Administrative Accounts and Passwords

To manage the Windows EBS domain, you must use a domain administrator account. During the installation of Windows EBS, you may have used the default Administrator account in Active Directory Domain Services (AD DS) on the Management Server for this purpose. (If you joined Windows EBS to an existing domain, you used an existing account with enterprise privileges.)

To provide an audit trail, it is recommended that you set up a separate account in the Domain Admins group for each user who performs domain administration tasks in Windows EBS. As a best practice, you can disable or rename the default Administrator account in AD DS to make it more difficult for malicious users to try to gain access to it.


The domain administrator account that you used to deploy Windows EBS is also configured by default to run services for System Center Essentials on the Management Server. To change the credentials for the services for System Center Essentials, see Modify Account Credentials in System Center Essentials.

You must use an account that is a member of the Domain Admins group to do the following in Windows EBS:

  • Start the Windows EBS Administration Console

  • Perform administrative tasks in the Windows EBS Administration Console


    You must assign a client access license (CAL) for Windows EBS to the domain administrator account to be able to add computers to the domain.
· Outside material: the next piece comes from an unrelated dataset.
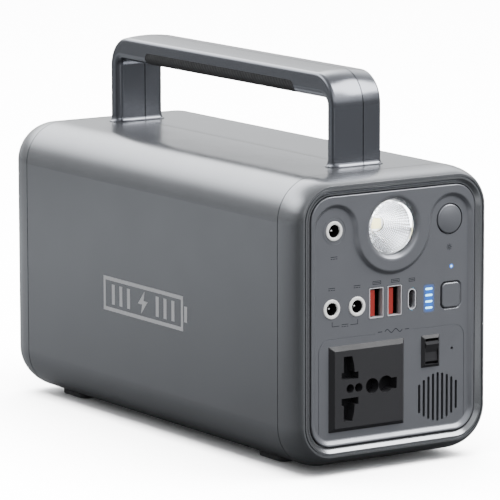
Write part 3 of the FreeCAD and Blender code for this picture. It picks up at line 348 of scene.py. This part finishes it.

  • Start RemoteApp sessions from the Administration Console to administrative consoles on the Security Server and the Messaging Server

  • Install and use add-ins for Windows EBS

Because the Windows EBS Administration Console runs with full administrative privileges on the domain, ensure that you use the Management Server only for administrative duties. You should log off this server promptly when you are finished using the Administration Console.

Administrative account on the Security Server

The Security Server is configured with a local administrator account during deployment of Windows EBS. Because of the security roles on the Security Server and because this server is domain-connected, you should take extra precautions with this account. As a best practice, you should disable or rename the local administrator account on the Security Server.

Password policies

Strong passwords are strongly recommended for all administrative accounts. A password is considered strong if it provides an effective defense against unauthorized access. A strong password does not contain all or part of the user account name, and it is a minimum of eight characters long, includes characters from a large character set, and is reset at regular intervals.

The password you create for the local administrator account on the Security Server should differ from the password that you use for the domain administrator account.

For information about creating strong passwords, see Windows Server 2008 Help: Click Start, and then click Help and Support.

It is recommended that you develop and implement a password policy for your organization. You can use Group Policy to manage your password policy. You can use the default password policy settings, or you can modify them to meet the requirements of your organization.

In Windows Server 2008, you can specify multiple password policies and apply different password restrictions and account lockout policies to different groups of users within your domain. For example, to increase the security of privileged accounts, you can apply strict settings to the privileged accounts and then apply less strict settings to the accounts of the other users. Or in some cases, you may want to apply a special password policy for accounts with passwords that synchronize with other data sources.